- **What to work on**:
Begin with the line that contains "ceilingCup();", end with the line that contains "# Sizes in millimetres, as in the solids", and extract exactly that stretch of lines.

- **Information shown**:
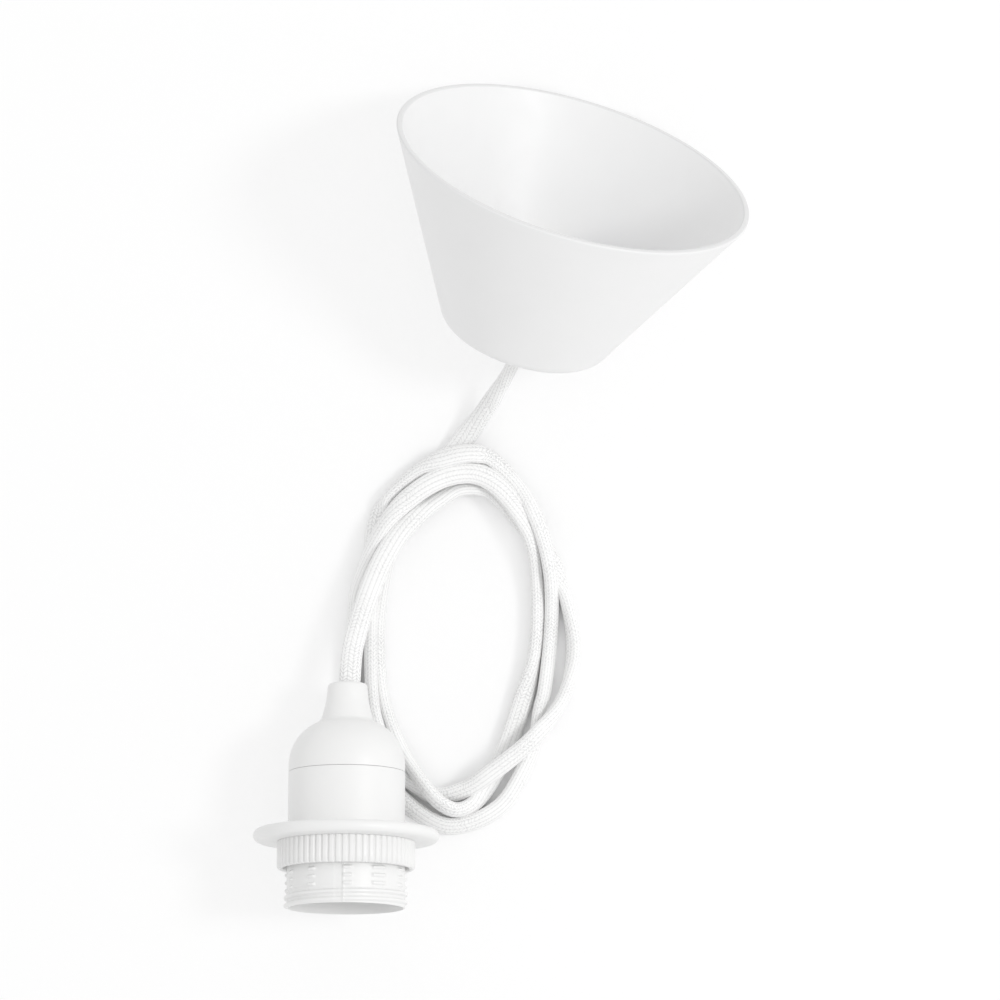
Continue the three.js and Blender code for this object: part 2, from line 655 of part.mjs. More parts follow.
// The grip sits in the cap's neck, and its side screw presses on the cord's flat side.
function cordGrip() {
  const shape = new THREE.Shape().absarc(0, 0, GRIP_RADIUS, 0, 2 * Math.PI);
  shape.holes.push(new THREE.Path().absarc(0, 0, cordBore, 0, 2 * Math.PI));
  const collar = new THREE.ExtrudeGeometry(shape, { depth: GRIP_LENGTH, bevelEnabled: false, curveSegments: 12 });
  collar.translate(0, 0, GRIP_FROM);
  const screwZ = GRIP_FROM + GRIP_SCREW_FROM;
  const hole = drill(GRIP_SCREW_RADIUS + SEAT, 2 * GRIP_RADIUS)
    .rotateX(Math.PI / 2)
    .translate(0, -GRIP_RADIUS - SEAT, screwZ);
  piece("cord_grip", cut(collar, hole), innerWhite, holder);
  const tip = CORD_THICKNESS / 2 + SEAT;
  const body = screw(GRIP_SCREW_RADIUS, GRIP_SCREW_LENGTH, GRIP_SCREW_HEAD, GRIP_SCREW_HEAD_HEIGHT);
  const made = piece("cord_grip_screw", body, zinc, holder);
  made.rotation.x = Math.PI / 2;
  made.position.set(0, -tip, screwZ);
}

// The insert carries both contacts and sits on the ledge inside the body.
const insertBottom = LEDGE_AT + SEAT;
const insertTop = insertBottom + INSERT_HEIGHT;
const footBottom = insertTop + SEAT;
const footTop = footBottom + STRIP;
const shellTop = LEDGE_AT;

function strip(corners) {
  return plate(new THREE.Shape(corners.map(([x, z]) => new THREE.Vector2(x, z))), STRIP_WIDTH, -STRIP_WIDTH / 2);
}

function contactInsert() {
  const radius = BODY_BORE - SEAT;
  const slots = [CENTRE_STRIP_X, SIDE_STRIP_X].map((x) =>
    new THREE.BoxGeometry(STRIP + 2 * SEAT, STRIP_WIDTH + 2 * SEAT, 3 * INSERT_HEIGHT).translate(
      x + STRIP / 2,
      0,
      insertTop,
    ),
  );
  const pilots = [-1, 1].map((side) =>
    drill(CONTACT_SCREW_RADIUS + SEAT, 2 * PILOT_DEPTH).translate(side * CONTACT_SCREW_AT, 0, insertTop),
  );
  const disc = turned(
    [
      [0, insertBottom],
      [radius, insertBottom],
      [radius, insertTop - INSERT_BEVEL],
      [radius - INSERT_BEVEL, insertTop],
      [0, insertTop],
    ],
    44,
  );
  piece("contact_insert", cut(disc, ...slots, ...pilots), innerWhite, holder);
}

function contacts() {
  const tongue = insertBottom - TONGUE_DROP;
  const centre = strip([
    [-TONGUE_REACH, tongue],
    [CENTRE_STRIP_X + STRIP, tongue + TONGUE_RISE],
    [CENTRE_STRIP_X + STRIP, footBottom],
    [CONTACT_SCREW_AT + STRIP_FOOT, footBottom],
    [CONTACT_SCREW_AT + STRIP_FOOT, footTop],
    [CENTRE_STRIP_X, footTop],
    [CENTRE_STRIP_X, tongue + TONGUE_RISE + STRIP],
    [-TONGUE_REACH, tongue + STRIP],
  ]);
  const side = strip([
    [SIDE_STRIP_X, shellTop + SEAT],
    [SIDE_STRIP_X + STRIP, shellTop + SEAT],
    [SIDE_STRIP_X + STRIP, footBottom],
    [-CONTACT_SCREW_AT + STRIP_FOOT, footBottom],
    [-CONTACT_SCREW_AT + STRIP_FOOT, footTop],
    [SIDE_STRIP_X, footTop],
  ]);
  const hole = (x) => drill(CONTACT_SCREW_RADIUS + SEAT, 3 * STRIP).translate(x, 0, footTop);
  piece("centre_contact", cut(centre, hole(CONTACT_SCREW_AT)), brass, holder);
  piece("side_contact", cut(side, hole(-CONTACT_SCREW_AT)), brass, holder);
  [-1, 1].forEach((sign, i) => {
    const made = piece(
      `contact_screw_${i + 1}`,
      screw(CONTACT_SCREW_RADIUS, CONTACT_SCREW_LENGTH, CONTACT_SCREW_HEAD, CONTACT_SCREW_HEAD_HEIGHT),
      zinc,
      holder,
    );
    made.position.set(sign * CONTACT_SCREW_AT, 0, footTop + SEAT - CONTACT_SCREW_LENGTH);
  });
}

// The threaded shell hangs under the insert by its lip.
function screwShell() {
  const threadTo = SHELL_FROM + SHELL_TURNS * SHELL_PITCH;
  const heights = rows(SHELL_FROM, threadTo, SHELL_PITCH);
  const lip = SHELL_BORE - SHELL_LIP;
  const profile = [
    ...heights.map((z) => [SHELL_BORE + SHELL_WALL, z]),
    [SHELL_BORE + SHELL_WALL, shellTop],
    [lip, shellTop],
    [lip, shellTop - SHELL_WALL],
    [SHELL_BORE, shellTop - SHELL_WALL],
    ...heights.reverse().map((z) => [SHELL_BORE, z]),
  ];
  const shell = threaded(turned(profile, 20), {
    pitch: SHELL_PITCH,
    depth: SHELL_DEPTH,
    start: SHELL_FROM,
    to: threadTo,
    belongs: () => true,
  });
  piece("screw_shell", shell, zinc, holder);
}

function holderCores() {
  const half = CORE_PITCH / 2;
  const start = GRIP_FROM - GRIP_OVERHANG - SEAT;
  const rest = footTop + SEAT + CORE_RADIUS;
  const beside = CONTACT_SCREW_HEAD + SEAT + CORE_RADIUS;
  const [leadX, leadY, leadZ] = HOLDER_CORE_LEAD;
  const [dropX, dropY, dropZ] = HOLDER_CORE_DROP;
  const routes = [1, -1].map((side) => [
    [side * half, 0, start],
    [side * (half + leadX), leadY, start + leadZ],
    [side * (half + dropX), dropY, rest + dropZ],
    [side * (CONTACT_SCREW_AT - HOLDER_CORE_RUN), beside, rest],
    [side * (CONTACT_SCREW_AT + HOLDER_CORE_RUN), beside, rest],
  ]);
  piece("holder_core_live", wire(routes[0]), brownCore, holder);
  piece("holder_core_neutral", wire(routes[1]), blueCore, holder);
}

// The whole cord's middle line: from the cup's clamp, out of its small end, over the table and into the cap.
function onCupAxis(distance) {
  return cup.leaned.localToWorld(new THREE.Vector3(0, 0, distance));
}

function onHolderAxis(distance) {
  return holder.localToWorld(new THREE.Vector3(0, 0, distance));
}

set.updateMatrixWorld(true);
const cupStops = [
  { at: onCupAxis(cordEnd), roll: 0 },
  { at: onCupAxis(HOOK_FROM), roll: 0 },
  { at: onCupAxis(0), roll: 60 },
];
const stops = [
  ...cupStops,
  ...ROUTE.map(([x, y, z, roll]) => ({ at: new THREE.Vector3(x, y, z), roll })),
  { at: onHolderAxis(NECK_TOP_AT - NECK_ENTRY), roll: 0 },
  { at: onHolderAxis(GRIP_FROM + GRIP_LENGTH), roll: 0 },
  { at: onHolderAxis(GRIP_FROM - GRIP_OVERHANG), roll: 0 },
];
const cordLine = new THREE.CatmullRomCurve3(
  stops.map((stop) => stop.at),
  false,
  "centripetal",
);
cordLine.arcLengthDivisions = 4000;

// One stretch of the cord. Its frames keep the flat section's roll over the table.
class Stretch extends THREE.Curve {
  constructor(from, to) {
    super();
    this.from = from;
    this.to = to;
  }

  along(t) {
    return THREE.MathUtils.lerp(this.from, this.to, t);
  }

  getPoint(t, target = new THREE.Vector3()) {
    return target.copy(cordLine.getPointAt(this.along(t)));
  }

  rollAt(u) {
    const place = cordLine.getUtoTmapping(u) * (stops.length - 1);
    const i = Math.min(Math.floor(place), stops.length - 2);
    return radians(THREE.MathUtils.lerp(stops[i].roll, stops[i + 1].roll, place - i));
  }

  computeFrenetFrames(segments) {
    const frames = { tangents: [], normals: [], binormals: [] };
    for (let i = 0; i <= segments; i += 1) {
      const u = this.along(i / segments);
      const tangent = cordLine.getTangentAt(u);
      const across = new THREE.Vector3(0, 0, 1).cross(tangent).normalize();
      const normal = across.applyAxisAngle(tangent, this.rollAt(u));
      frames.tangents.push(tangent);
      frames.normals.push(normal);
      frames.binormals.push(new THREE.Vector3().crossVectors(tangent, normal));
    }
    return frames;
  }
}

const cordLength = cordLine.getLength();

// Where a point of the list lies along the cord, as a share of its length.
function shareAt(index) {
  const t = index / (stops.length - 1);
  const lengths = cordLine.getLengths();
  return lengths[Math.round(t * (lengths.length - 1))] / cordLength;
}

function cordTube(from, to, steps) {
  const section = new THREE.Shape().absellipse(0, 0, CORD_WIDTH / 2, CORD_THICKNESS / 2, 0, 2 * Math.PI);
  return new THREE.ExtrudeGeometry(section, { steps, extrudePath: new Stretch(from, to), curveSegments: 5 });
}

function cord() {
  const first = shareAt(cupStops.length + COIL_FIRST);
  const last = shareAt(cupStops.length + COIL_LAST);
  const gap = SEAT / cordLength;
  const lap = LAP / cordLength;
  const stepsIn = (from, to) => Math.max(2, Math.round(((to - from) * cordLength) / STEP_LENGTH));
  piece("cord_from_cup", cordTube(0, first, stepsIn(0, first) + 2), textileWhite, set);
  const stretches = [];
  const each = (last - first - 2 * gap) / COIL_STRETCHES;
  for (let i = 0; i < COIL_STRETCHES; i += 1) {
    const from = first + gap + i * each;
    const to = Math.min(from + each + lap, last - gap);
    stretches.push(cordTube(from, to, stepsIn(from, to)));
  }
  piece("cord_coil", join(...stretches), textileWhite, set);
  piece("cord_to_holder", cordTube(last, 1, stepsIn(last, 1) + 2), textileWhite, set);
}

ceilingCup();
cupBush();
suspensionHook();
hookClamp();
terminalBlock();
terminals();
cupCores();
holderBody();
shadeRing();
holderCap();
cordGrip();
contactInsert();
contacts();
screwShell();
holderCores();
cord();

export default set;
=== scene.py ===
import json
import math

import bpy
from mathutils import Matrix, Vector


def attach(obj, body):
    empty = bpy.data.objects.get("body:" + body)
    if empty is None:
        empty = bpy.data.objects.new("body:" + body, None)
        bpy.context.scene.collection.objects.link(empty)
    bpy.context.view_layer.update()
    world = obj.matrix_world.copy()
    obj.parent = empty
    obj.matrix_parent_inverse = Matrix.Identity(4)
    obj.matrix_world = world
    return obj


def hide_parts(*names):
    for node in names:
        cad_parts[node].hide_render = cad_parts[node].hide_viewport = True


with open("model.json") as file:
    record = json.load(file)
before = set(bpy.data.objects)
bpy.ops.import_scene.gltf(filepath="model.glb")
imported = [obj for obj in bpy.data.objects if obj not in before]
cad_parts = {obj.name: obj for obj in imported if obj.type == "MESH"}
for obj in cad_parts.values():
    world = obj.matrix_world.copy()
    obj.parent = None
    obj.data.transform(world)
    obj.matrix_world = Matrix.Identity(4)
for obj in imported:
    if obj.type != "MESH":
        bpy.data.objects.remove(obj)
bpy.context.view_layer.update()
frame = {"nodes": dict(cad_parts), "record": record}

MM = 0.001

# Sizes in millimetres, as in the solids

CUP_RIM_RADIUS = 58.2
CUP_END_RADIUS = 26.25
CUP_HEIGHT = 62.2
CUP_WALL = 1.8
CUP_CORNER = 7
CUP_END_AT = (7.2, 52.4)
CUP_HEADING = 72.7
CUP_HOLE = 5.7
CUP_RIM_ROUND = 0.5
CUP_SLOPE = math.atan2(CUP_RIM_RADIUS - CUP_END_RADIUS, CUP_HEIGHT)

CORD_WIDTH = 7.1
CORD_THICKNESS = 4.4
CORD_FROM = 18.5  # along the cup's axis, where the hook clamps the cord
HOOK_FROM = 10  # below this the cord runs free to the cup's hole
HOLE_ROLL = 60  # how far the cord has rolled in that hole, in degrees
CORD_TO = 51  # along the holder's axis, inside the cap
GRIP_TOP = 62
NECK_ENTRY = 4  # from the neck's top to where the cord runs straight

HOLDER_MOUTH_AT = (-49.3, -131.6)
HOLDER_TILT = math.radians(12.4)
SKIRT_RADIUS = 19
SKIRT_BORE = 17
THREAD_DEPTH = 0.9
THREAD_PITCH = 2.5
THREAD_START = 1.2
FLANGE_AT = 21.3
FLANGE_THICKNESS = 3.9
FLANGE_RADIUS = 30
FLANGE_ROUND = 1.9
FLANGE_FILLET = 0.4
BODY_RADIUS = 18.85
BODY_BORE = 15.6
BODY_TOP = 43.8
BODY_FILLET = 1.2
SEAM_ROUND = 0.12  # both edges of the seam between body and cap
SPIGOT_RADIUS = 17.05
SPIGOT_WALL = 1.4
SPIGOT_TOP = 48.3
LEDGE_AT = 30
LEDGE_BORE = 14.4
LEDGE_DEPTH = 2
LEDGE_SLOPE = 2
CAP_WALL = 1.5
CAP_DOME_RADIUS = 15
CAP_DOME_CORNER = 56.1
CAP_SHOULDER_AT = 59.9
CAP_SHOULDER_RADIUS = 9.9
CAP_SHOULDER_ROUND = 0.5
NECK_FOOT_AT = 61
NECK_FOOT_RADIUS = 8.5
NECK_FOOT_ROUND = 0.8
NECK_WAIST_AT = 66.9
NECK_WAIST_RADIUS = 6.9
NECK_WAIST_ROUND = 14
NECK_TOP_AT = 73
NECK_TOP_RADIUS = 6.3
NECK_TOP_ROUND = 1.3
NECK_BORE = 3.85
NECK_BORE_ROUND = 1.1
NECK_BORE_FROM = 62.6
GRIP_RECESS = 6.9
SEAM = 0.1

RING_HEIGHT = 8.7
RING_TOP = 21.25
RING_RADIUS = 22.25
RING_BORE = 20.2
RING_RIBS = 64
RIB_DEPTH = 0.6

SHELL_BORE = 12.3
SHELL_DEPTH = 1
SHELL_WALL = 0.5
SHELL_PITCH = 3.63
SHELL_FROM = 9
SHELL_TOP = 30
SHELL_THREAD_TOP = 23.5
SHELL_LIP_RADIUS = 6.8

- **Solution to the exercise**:
ceilingCup();
cupBush();
suspensionHook();
hookClamp();
terminalBlock();
terminals();
cupCores();
holderBody();
shadeRing();
holderCap();
cordGrip();
contactInsert();
contacts();
screwShell();
holderCores();
cord();

export default set;
=== scene.py ===
import json
import math

import bpy
from mathutils import Matrix, Vector


def attach(obj, body):
    empty = bpy.data.objects.get("body:" + body)
    if empty is None:
        empty = bpy.data.objects.new("body:" + body, None)
        bpy.context.scene.collection.objects.link(empty)
    bpy.context.view_layer.update()
    world = obj.matrix_world.copy()
    obj.parent = empty
    obj.matrix_parent_inverse = Matrix.Identity(4)
    obj.matrix_world = world
    return obj


def hide_parts(*names):
    for node in names:
        cad_parts[node].hide_render = cad_parts[node].hide_viewport = True


with open("model.json") as file:
    record = json.load(file)
before = set(bpy.data.objects)
bpy.ops.import_scene.gltf(filepath="model.glb")
imported = [obj for obj in bpy.data.objects if obj not in before]
cad_parts = {obj.name: obj for obj in imported if obj.type == "MESH"}
for obj in cad_parts.values():
    world = obj.matrix_world.copy()
    obj.parent = None
    obj.data.transform(world)
    obj.matrix_world = Matrix.Identity(4)
for obj in imported:
    if obj.type != "MESH":
        bpy.data.objects.remove(obj)
bpy.context.view_layer.update()
frame = {"nodes": dict(cad_parts), "record": record}

MM = 0.001

# Sizes in millimetres, as in the solids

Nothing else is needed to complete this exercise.